Really? Wow I did too, that's why I'm here lol. I had 11 friends and I never added randoms, just mainly family. No worries, they won't miss me.


----------



## ChuckBrown (Jul 2, 2013)

I deleted mine about 4 years ago. I couldn't handle it.


----------



## inthewater (Mar 1, 2014)

I deleted my FB account over a year ago. I went through about a month of withdrawal, and then I realized how good it was to be free from it. In my opinion, it always seemed to do more to split up relationships than to bring people together. From people arguing about politics, to people spying on each other, or married people hooking up with old high school friends, it was just a disaster. I had a childhood friend on FB who was constantly posting provocative pictures of herself. She's in her thirties and is a mother now, but still finds time to take ten "selfies" (a word I despise) a day. She posted several times a day how much she "loves her hubby" and how great her house is. It's just pathetic. Everything she did on FB was to get a compliment from somebody. It was constantly: "Look at me and how fabulous my life is!" But the last time she and I really talked several years ago, she was in counseling and on the brink of divorce and foreclosure. Facebook is just a big sham, with nearly everyone pretending to be something they're not.

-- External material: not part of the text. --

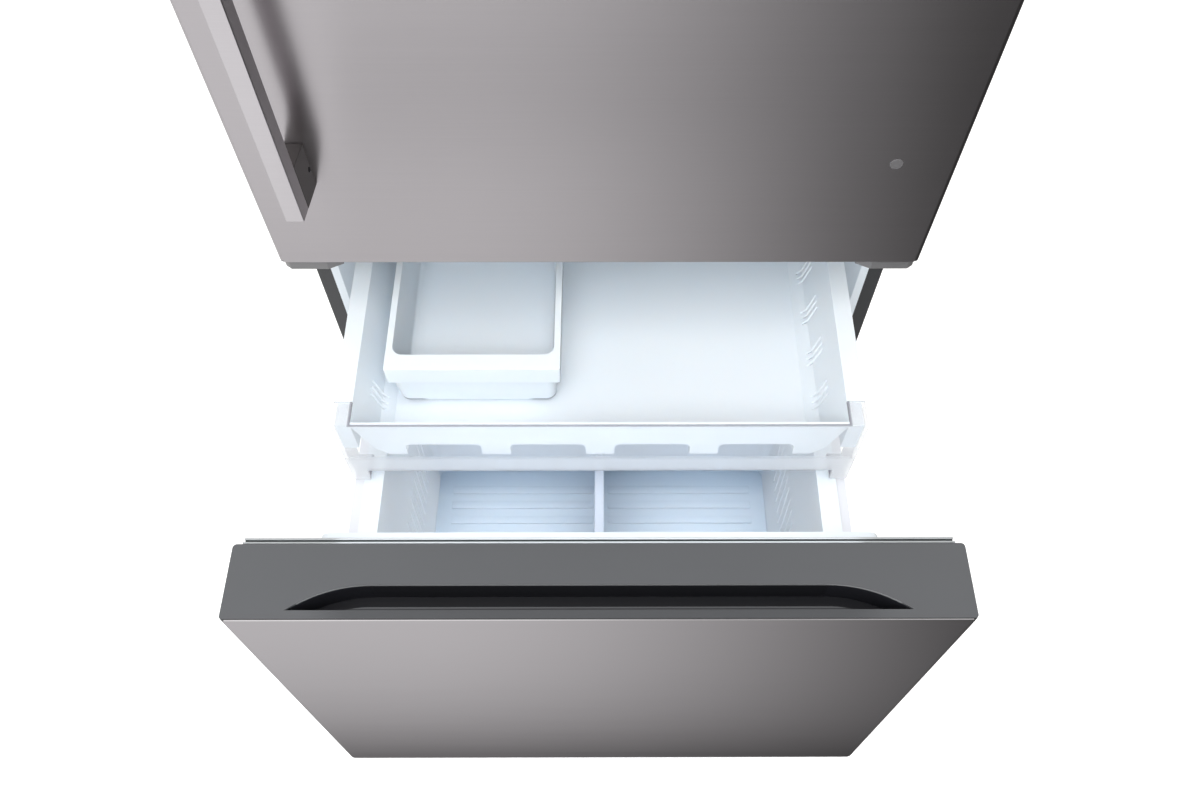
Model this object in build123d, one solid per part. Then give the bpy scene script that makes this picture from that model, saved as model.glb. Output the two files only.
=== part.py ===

I never had more than 50 or 60 friends, and many of them were online friends from various communities where I was active. Once my family started showing up on FB, however, I knew it was time to run for good. I didn't want them spying on me. Life has been better without FB.


----------



## allthatsparkles (Mar 1, 2013)

Mrpopular1989 said:


> Just no point anymore of being on there.
> 
> *Nobody posted, fewer than 100 friends, looked embarrassing.*


Were you active on Facebook? Did you like or comment on other people's pictures and statuses? I've found that being more active on FB often leads to more activity on your own FB profile.

I really love FB; it's a convenient and easy way to keep in touch with long-distance friends and other acquaintances.


----------